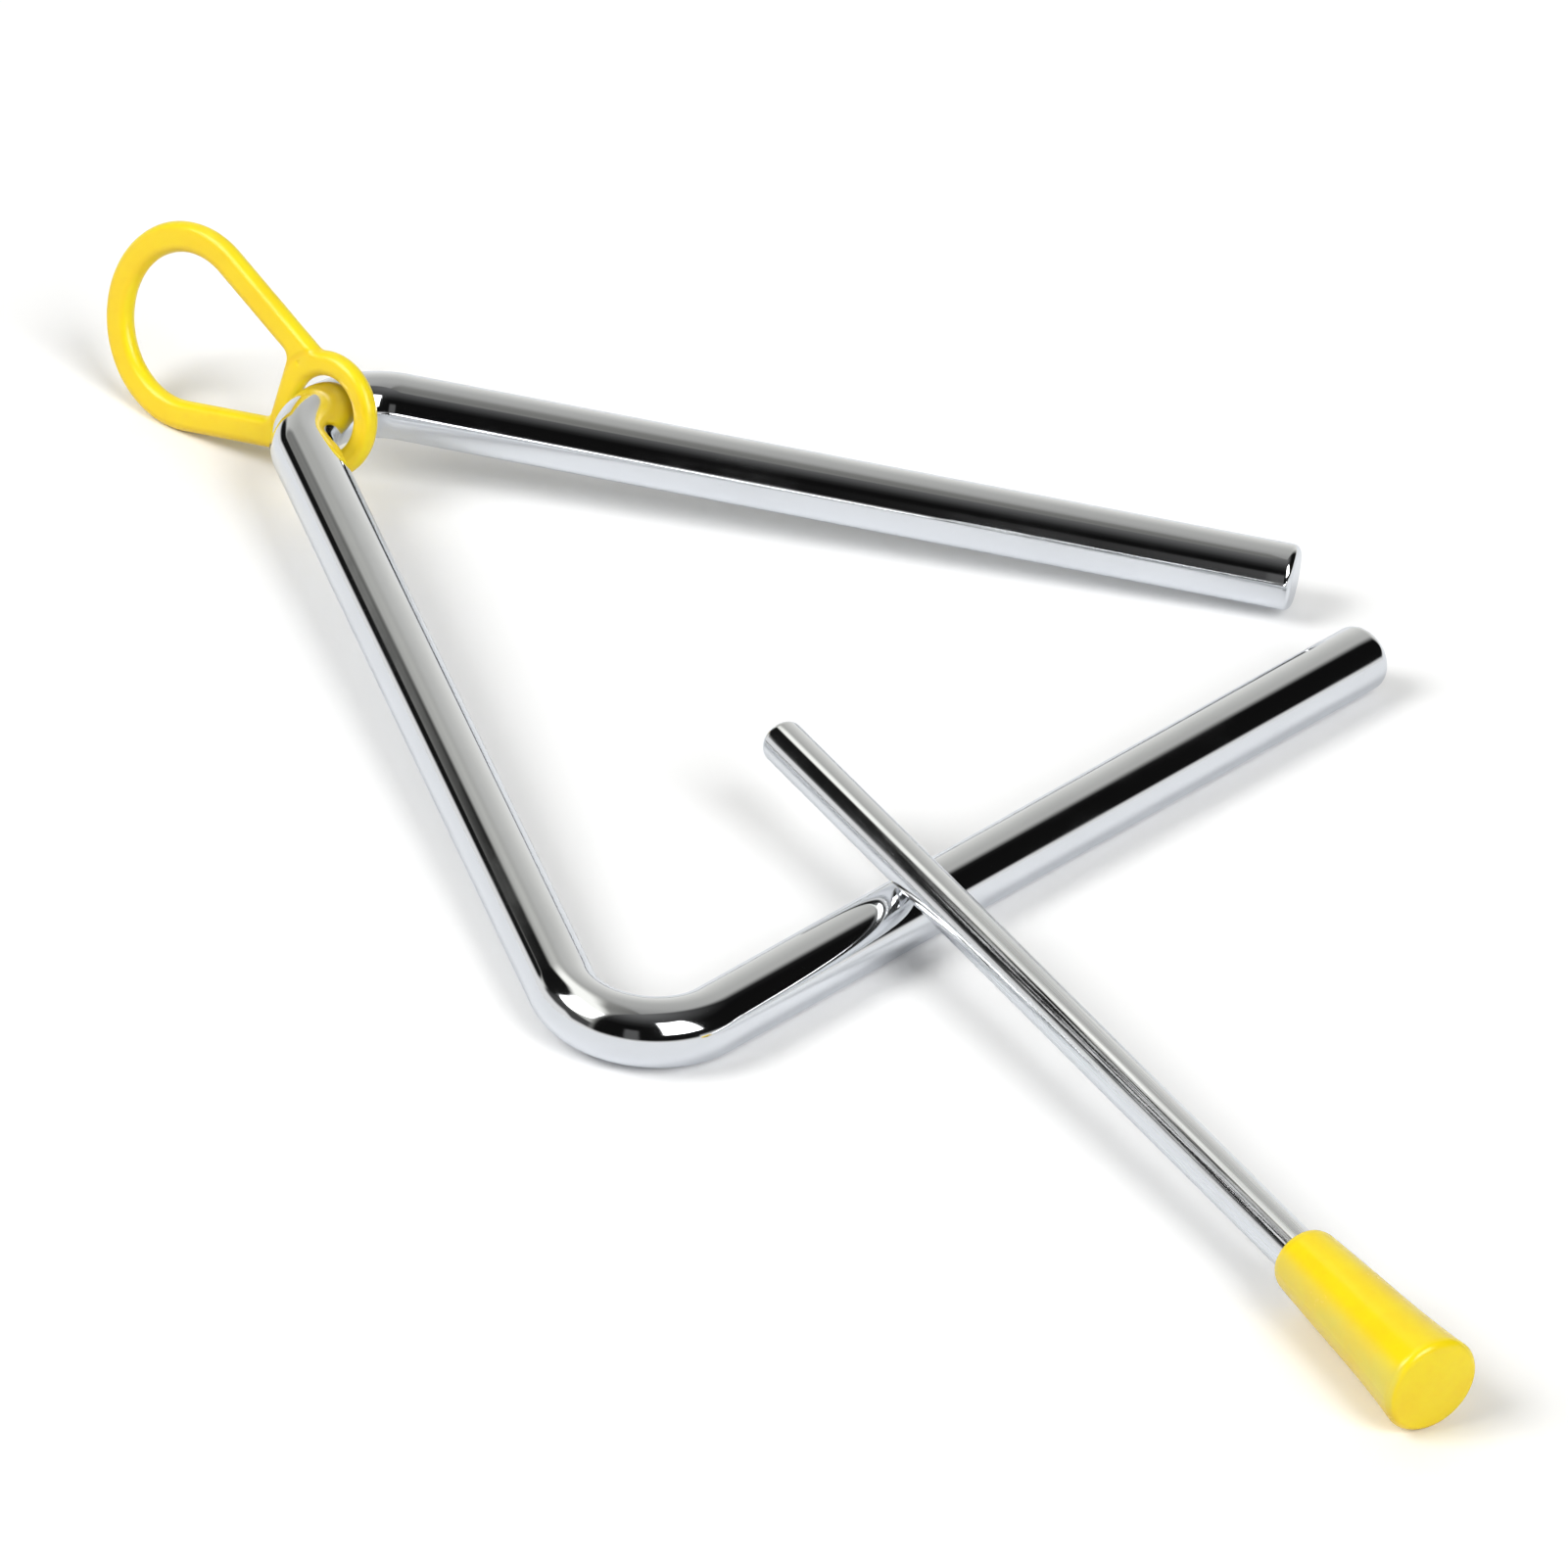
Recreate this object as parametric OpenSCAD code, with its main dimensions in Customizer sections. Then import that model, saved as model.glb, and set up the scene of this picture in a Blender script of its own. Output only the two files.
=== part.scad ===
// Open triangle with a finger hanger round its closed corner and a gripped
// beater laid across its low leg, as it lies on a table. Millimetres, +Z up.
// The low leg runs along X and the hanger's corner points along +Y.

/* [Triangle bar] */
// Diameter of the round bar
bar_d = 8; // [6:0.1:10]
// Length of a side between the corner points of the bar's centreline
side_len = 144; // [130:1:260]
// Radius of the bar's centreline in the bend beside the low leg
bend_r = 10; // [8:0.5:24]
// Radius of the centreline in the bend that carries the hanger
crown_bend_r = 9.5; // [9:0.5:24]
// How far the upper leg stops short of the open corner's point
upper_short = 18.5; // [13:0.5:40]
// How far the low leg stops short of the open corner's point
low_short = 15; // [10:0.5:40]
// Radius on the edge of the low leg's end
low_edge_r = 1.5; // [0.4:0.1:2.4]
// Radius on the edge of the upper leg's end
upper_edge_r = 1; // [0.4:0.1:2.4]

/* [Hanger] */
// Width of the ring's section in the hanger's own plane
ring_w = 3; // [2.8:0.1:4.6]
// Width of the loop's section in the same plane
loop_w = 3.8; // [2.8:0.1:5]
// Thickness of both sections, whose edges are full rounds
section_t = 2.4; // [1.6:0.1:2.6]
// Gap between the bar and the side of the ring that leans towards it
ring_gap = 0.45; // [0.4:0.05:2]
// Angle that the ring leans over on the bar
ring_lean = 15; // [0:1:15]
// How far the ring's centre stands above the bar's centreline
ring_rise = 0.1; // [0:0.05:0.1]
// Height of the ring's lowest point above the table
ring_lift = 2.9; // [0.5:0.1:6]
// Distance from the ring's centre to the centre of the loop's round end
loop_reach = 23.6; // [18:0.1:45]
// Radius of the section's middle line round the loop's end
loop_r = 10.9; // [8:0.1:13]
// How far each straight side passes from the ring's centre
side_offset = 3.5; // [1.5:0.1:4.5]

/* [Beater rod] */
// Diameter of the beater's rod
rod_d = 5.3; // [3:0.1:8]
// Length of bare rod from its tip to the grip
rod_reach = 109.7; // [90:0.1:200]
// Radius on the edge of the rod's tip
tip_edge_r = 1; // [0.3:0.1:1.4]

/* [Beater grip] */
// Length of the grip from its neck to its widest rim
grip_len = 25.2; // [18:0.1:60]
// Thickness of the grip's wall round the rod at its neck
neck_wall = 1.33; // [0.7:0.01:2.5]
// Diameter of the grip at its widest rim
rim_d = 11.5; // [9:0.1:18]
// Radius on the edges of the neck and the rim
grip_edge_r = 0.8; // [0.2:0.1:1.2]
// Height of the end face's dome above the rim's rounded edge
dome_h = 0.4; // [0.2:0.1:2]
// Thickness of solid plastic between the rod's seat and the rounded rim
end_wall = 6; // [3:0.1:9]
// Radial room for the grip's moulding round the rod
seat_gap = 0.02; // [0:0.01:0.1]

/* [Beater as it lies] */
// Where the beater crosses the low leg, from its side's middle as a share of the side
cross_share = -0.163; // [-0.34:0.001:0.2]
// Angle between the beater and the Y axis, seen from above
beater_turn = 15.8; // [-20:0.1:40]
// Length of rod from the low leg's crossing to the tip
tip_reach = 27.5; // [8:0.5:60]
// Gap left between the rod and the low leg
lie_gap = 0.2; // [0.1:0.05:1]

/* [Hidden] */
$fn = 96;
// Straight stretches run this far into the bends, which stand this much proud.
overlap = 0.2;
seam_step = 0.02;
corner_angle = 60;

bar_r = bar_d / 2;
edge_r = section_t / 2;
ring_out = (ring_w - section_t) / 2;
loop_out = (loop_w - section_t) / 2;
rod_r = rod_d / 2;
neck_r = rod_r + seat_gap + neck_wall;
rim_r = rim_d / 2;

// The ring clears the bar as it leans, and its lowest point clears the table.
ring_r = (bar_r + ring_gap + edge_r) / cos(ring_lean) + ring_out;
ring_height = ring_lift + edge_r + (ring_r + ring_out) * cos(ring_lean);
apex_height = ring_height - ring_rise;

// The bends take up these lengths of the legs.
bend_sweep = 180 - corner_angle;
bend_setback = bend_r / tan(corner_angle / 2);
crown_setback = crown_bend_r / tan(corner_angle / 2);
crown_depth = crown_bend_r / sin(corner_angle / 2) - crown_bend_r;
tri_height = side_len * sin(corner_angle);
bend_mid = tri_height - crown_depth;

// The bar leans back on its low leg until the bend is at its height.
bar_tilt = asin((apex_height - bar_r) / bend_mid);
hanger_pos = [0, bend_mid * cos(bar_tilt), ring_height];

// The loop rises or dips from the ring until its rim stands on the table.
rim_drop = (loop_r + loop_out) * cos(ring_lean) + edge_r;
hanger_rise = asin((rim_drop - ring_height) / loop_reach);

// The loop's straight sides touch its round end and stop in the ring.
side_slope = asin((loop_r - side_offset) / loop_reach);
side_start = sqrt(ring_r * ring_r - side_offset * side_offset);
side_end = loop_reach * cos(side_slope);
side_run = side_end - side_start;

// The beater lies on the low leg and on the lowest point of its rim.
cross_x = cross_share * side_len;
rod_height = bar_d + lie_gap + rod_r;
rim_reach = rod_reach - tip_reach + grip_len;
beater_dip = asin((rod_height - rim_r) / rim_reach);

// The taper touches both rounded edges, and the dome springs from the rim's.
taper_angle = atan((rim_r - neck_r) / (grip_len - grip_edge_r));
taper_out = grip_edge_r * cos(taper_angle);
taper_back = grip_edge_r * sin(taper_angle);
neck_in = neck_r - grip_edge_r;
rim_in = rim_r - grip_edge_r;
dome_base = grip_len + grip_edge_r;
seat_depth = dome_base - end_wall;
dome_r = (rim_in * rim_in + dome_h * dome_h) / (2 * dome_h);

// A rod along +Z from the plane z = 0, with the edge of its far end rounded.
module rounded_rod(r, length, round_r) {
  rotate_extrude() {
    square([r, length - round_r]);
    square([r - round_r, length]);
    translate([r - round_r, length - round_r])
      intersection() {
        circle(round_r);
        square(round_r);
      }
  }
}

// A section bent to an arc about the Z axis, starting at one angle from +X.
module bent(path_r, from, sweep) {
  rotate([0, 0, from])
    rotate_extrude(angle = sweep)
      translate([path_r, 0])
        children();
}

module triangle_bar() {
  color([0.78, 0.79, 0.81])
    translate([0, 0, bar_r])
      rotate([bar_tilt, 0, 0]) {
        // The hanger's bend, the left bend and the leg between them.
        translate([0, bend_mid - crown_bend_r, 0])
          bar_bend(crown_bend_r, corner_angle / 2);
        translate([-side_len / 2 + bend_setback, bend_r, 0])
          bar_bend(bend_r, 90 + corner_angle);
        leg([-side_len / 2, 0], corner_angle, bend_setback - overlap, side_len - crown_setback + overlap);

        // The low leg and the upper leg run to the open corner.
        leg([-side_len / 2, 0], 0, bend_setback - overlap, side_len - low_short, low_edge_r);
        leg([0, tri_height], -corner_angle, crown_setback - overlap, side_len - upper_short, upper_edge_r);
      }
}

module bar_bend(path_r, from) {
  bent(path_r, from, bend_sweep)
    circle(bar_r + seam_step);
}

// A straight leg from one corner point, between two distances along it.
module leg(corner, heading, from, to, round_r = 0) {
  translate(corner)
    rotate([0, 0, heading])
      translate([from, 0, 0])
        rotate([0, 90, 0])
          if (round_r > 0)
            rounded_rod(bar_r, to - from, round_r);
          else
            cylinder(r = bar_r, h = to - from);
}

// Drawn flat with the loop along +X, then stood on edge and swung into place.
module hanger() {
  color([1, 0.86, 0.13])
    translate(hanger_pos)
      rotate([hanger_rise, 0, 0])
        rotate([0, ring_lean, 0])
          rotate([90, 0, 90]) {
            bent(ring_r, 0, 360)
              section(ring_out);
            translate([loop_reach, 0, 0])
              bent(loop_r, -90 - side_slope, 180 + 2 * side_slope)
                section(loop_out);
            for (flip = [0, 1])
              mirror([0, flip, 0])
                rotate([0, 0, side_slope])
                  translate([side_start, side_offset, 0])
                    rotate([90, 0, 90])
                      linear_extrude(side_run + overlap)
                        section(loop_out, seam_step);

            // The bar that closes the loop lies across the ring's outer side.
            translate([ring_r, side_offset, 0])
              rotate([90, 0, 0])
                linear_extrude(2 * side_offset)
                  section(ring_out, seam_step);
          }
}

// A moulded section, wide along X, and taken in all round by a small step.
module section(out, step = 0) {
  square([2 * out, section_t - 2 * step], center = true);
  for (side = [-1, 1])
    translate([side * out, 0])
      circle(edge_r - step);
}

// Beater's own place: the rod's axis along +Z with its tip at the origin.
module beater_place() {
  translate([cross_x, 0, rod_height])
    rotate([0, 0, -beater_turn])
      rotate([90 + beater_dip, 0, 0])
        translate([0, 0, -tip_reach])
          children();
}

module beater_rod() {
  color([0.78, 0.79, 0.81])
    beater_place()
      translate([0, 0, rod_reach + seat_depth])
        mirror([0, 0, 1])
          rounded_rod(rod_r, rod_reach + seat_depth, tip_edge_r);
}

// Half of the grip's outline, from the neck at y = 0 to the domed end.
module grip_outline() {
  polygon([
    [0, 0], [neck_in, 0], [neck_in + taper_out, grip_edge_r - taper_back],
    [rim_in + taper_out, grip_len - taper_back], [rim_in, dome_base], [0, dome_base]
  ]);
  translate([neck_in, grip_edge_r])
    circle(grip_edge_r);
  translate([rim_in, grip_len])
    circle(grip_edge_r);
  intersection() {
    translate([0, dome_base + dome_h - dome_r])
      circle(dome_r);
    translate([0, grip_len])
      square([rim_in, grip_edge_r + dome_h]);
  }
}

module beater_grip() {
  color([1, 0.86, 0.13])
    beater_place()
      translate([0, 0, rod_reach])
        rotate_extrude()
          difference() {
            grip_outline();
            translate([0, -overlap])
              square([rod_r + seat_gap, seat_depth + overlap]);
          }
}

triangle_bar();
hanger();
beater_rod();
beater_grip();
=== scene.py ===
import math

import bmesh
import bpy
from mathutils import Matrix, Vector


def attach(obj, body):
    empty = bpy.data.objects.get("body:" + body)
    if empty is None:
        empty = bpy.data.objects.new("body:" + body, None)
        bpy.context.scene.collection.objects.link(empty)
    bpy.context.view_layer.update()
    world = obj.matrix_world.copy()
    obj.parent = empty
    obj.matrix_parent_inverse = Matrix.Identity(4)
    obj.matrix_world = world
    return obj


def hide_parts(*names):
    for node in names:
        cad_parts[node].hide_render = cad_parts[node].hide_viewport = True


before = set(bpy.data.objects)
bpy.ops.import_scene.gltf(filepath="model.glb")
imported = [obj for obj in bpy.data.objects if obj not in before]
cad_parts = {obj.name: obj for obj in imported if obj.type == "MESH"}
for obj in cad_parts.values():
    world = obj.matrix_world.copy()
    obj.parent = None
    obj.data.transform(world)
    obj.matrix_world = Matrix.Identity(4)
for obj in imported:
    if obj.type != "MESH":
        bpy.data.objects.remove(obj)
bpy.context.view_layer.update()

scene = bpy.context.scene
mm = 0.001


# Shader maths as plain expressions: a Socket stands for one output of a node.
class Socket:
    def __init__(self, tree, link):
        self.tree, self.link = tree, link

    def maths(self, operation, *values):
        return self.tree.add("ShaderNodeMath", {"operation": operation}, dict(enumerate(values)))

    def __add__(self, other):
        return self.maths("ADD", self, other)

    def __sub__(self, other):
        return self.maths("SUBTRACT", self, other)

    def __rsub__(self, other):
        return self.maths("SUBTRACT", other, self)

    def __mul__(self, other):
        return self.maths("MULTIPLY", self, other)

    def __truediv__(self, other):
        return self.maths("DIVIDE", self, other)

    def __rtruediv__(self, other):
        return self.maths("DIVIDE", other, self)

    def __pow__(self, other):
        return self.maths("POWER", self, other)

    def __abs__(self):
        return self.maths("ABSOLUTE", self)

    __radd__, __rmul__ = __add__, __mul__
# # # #
# Your task
Copy out only the lines running from the beginning of the data to the line with "points along +Y.", both ends included.

# Correct response
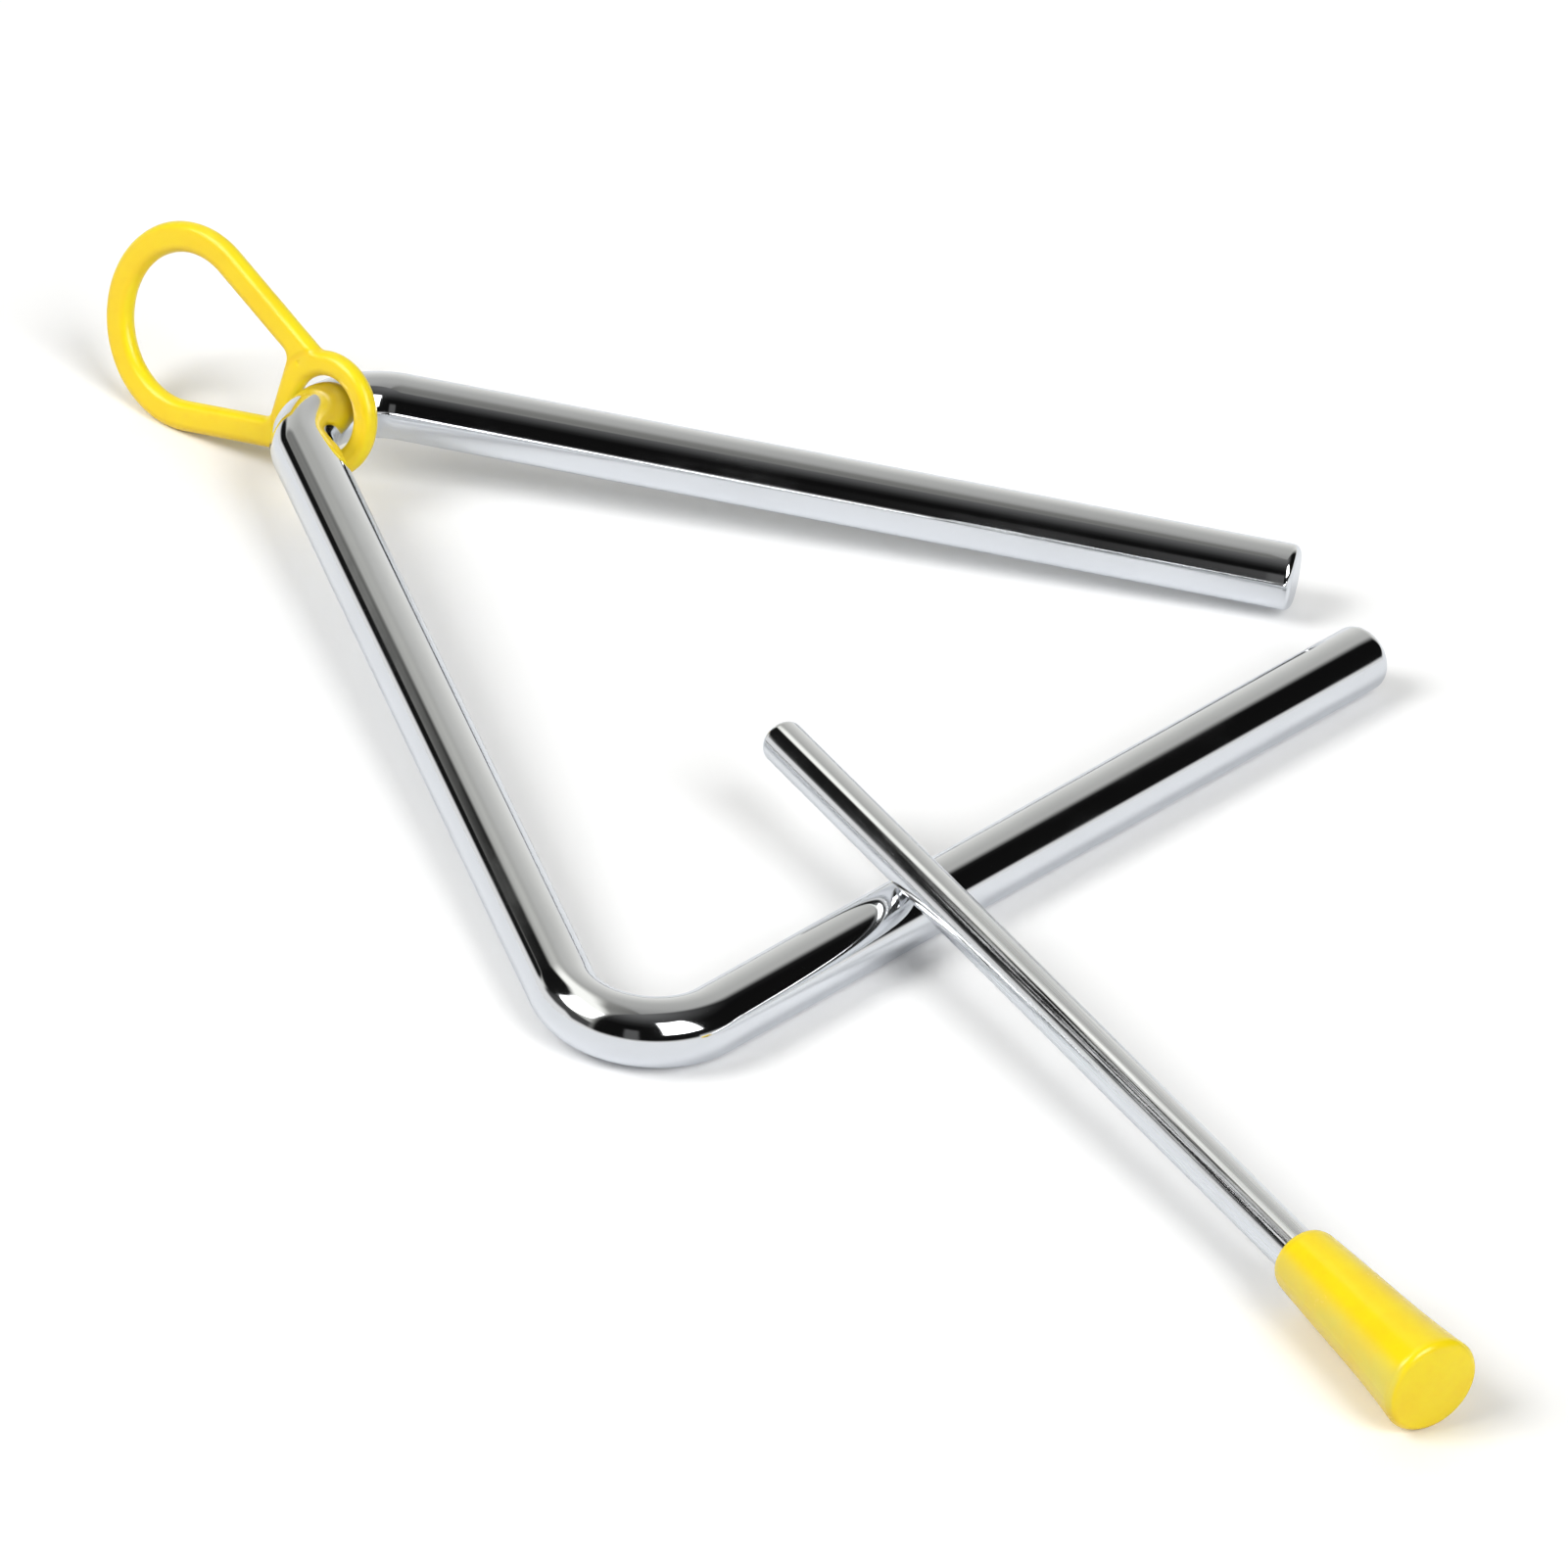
Recreate this object as parametric OpenSCAD code, with its main dimensions in Customizer sections. Then import that model, saved as model.glb, and set up the scene of this picture in a Blender script of its own. Output only the two files.
=== part.scad ===
// Open triangle with a finger hanger round its closed corner and a gripped
// beater laid across its low leg, as it lies on a table. Millimetres, +Z up.
// The low leg runs along X and the hanger's corner points along +Y.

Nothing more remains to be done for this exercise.